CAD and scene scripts

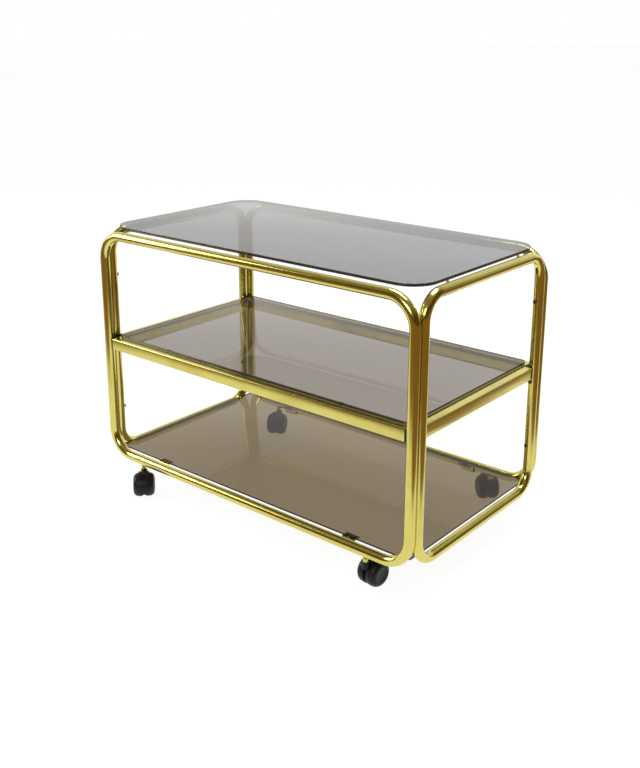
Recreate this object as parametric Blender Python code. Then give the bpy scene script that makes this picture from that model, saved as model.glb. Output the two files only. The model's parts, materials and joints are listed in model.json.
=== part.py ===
"""Three-tier serving trolley: four bent tube hoops, three glass plates and four twin-wheel casters.

Frame of the model: metres, +Z up, origin on the floor under the middle of the trolley. +X runs along the
length, -Y is the front. The long hoops stand in the planes y = const, the side hoops in the planes
x = const, and three screws through each pair of touching legs hold them together.

The long and side hoops are modelled as solid bar in the tube's outer size.
"""

import math

import bmesh
import bpy
from mathutils import Matrix, Vector

GAP = 0.0003                     # clearance between pieces that touch

# Tube hoops
TUBE_RADIUS = 0.010
LENGTH = 0.784                   # between the leg axes of a long hoop
DEPTH = 0.436                    # between the planes of the two long hoops
BOTTOM_Z = 0.071                 # axis of the lower tubes
TOP_Z = 0.558                    # axis of the upper tubes
LONG_BEND = 0.054                # bend radius at the tube's axis
SIDE_BEND = 0.045
SIDE_STEP = 0.0034               # side hoops stand this far outside the long hoops' legs
LEG_SPACING = math.sqrt((2 * TUBE_RADIUS + GAP) ** 2 - SIDE_STEP ** 2)
SIDE_X = LENGTH / 2 + SIDE_STEP
SIDE_LEG_Y = DEPTH / 2 - LEG_SPACING
TUBE_SIDES = 16
BEND_STEPS = 6

# Corner screws
SCREW_HEIGHTS = {"lower": 0.1655, "middle": 0.3015, "upper": 0.4650}
SCREW_X = LENGTH / 2 + SIDE_STEP / 2
SCREW_SHANK = 0.0020
SCREW_HEAD = 0.0042
SCREW_HEAD_HEIGHT = 0.0026
SCREW_BITE = 0.0120              # depth of the shank in the long hoop's leg
SCREW_SOCKET = 0.0013
SCREW_SOCKET_DEPTH = 0.0014

# Middle shelf: rectangular rails with plugged ends
RAIL_WIDTH = 0.030
RAIL_HEIGHT = 0.024
RAIL_TOP_Z = 0.3310
RAIL_WALL = 0.0015
RAIL_ROUND = 0.0022
LONG_RAIL_Y = DEPTH / 2 - 0.011
SIDE_RAIL_X = SIDE_X - 0.0124
PLUG_FLANGE = 0.0034             # from the rail's end to the leg, at the leg's crown
PLUG_SPIGOT = 0.010
PLUG_WING = 0.0020               # how far the plug's cheeks wrap round the leg

# Glass plates
GLASS = 0.006
TOP_GLASS = (0.778, 0.410, 0.052)       # length, depth, corner radius
SHELF_GLASS = (0.751, 0.416, 0.014)
BASE_GLASS = (0.770, 0.412, 0.040)
PAD_HEIGHT = 0.0010
TOP_GLASS_Z = TOP_Z + TUBE_RADIUS + 0.0012
SHELF_GLASS_Z = RAIL_TOP_Z + PAD_HEIGHT + 2 * GAP
BASE_GLASS_Z = BOTTOM_Z + TUBE_RADIUS + 0.0010
ARRIS = 0.0008
CORNER_STEPS = 6

# Pads, and the brackets that carry the base glass
PAD_RADIUS = 0.006
PAD_Y = 0.200
SHELF_PAD_X = 0.225
BASE_PAD_X = 0.250
PLATE = 0.002
BRACKET_WIDTH = 0.030
BRACKET_REACH = 0.028            # from the tube's axis to the end of the upper flange
RISER = 0.0112                   # from the tube's axis to the bracket's upright part

# Casters
CASTER_X = 0.300
CASTER_TURN = {"front_left": -44, "front_right": 84, "rear_left": -62, "rear_right": 136}
WHEEL_RADIUS = 0.025
TRAIL = 0.020
WHEEL_INNER = 0.0036             # inner face of a wheel, from the caster's middle plane
WHEEL_OUTER = 0.0222
TREAD_EDGE = 0.0115
WEB = 0.0032                     # half thickness of the hood's middle web
HOOD_WIDTH = 0.0112              # half width of the mudguard
HOOD_RADIUS = 0.0280
HOOD_CLEAR = 0.0257              # inside of the mudguard, round the axle
HOOD_ARC = (-28, 128)            # degrees round the axle, 0 pointing along the trail
BOSS_RADIUS = 0.0068
BOSS_TOP = 0.0570
BOSS_FOOT = 0.0380
SOCKET_FLOOR = 0.0468
STEM_RADIUS = 0.0040
COLLAR_RADIUS = 0.0054
STEM_BITE = 0.006                # depth of the stem in the lower tube
AXLE_RADIUS = 0.0025
AXLE_HALF = 0.0190
HUB_RADIUS = 0.0085

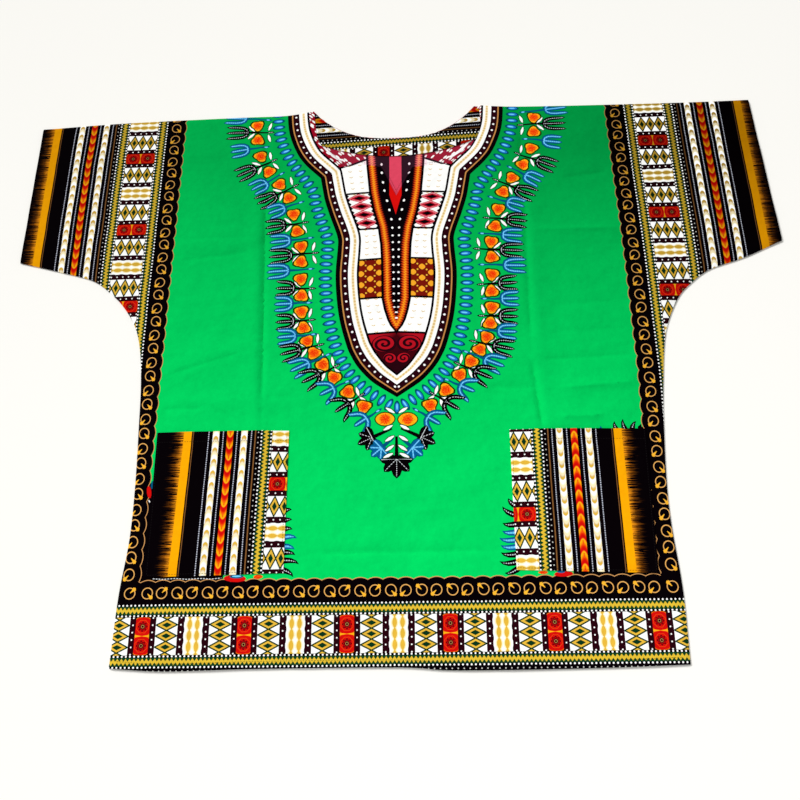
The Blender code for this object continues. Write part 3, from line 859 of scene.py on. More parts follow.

Stated exercise =
From the records above, extract everything verbatim.

The response =
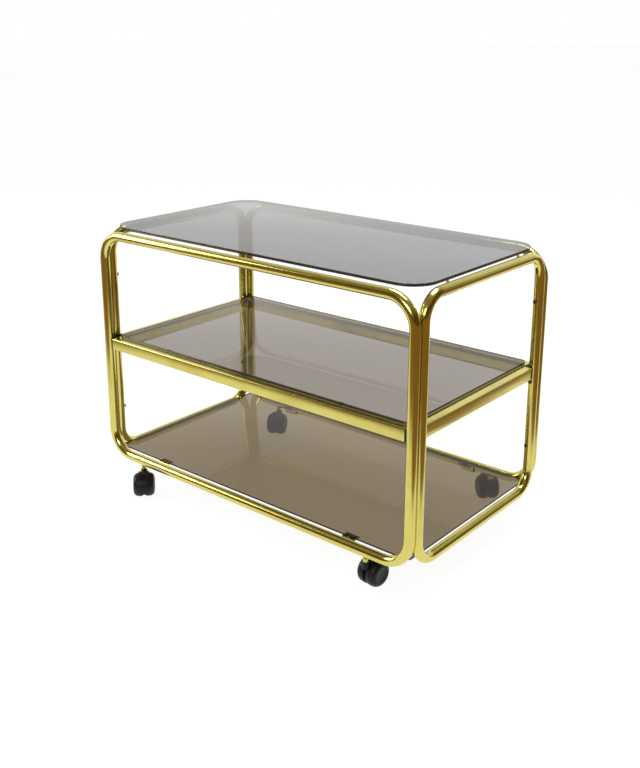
Recreate this object as parametric Blender Python code. Then give the bpy scene script that makes this picture from that model, saved as model.glb. Output the two files only. The model's parts, materials and joints are listed in model.json.
=== part.py ===
"""Three-tier serving trolley: four bent tube hoops, three glass plates and four twin-wheel casters.

Frame of the model: metres, +Z up, origin on the floor under the middle of the trolley. +X runs along the
length, -Y is the front. The long hoops stand in the planes y = const, the side hoops in the planes
x = const, and three screws through each pair of touching legs hold them together.

The long and side hoops are modelled as solid bar in the tube's outer size.
"""

import math

import bmesh
import bpy
from mathutils import Matrix, Vector

GAP = 0.0003                     # clearance between pieces that touch

# Tube hoops
TUBE_RADIUS = 0.010
LENGTH = 0.784                   # between the leg axes of a long hoop
DEPTH = 0.436                    # between the planes of the two long hoops
BOTTOM_Z = 0.071                 # axis of the lower tubes
TOP_Z = 0.558                    # axis of the upper tubes
LONG_BEND = 0.054                # bend radius at the tube's axis
SIDE_BEND = 0.045
SIDE_STEP = 0.0034               # side hoops stand this far outside the long hoops' legs
LEG_SPACING = math.sqrt((2 * TUBE_RADIUS + GAP) ** 2 - SIDE_STEP ** 2)
SIDE_X = LENGTH / 2 + SIDE_STEP
SIDE_LEG_Y = DEPTH / 2 - LEG_SPACING
TUBE_SIDES = 16
BEND_STEPS = 6

# Corner screws
SCREW_HEIGHTS = {"lower": 0.1655, "middle": 0.3015, "upper": 0.4650}
SCREW_X = LENGTH / 2 + SIDE_STEP / 2
SCREW_SHANK = 0.0020
SCREW_HEAD = 0.0042
SCREW_HEAD_HEIGHT = 0.0026
SCREW_BITE = 0.0120              # depth of the shank in the long hoop's leg
SCREW_SOCKET = 0.0013
SCREW_SOCKET_DEPTH = 0.0014

# Middle shelf: rectangular rails with plugged ends
RAIL_WIDTH = 0.030
RAIL_HEIGHT = 0.024
RAIL_TOP_Z = 0.3310
RAIL_WALL = 0.0015
RAIL_ROUND = 0.0022
LONG_RAIL_Y = DEPTH / 2 - 0.011
SIDE_RAIL_X = SIDE_X - 0.0124
PLUG_FLANGE = 0.0034             # from the rail's end to the leg, at the leg's crown
PLUG_SPIGOT = 0.010
PLUG_WING = 0.0020               # how far the plug's cheeks wrap round the leg

# Glass plates
GLASS = 0.006
TOP_GLASS = (0.778, 0.410, 0.052)       # length, depth, corner radius
SHELF_GLASS = (0.751, 0.416, 0.014)
BASE_GLASS = (0.770, 0.412, 0.040)
PAD_HEIGHT = 0.0010
TOP_GLASS_Z = TOP_Z + TUBE_RADIUS + 0.0012
SHELF_GLASS_Z = RAIL_TOP_Z + PAD_HEIGHT + 2 * GAP
BASE_GLASS_Z = BOTTOM_Z + TUBE_RADIUS + 0.0010
ARRIS = 0.0008
CORNER_STEPS = 6

# Pads, and the brackets that carry the base glass
PAD_RADIUS = 0.006
PAD_Y = 0.200
SHELF_PAD_X = 0.225
BASE_PAD_X = 0.250
PLATE = 0.002
BRACKET_WIDTH = 0.030
BRACKET_REACH = 0.028            # from the tube's axis to the end of the upper flange
RISER = 0.0112                   # from the tube's axis to the bracket's upright part

# Casters
CASTER_X = 0.300
CASTER_TURN = {"front_left": -44, "front_right": 84, "rear_left": -62, "rear_right": 136}
WHEEL_RADIUS = 0.025
TRAIL = 0.020
WHEEL_INNER = 0.0036             # inner face of a wheel, from the caster's middle plane
WHEEL_OUTER = 0.0222
TREAD_EDGE = 0.0115
WEB = 0.0032                     # half thickness of the hood's middle web
HOOD_WIDTH = 0.0112              # half width of the mudguard
HOOD_RADIUS = 0.0280
HOOD_CLEAR = 0.0257              # inside of the mudguard, round the axle
HOOD_ARC = (-28, 128)            # degrees round the axle, 0 pointing along the trail
BOSS_RADIUS = 0.0068
BOSS_TOP = 0.0570
BOSS_FOOT = 0.0380
SOCKET_FLOOR = 0.0468
STEM_RADIUS = 0.0040
COLLAR_RADIUS = 0.0054
STEM_BITE = 0.006                # depth of the stem in the lower tube
AXLE_RADIUS = 0.0025
AXLE_HALF = 0.0190
HUB_RADIUS = 0.0085

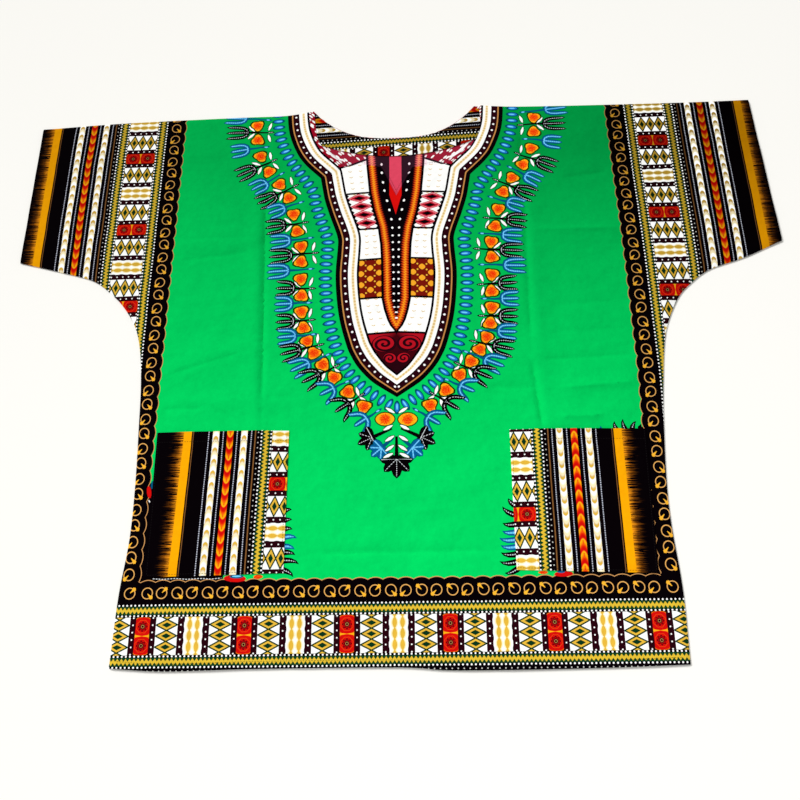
The Blender code for this object continues. Write part 3, from line 859 of scene.py on. More parts follow.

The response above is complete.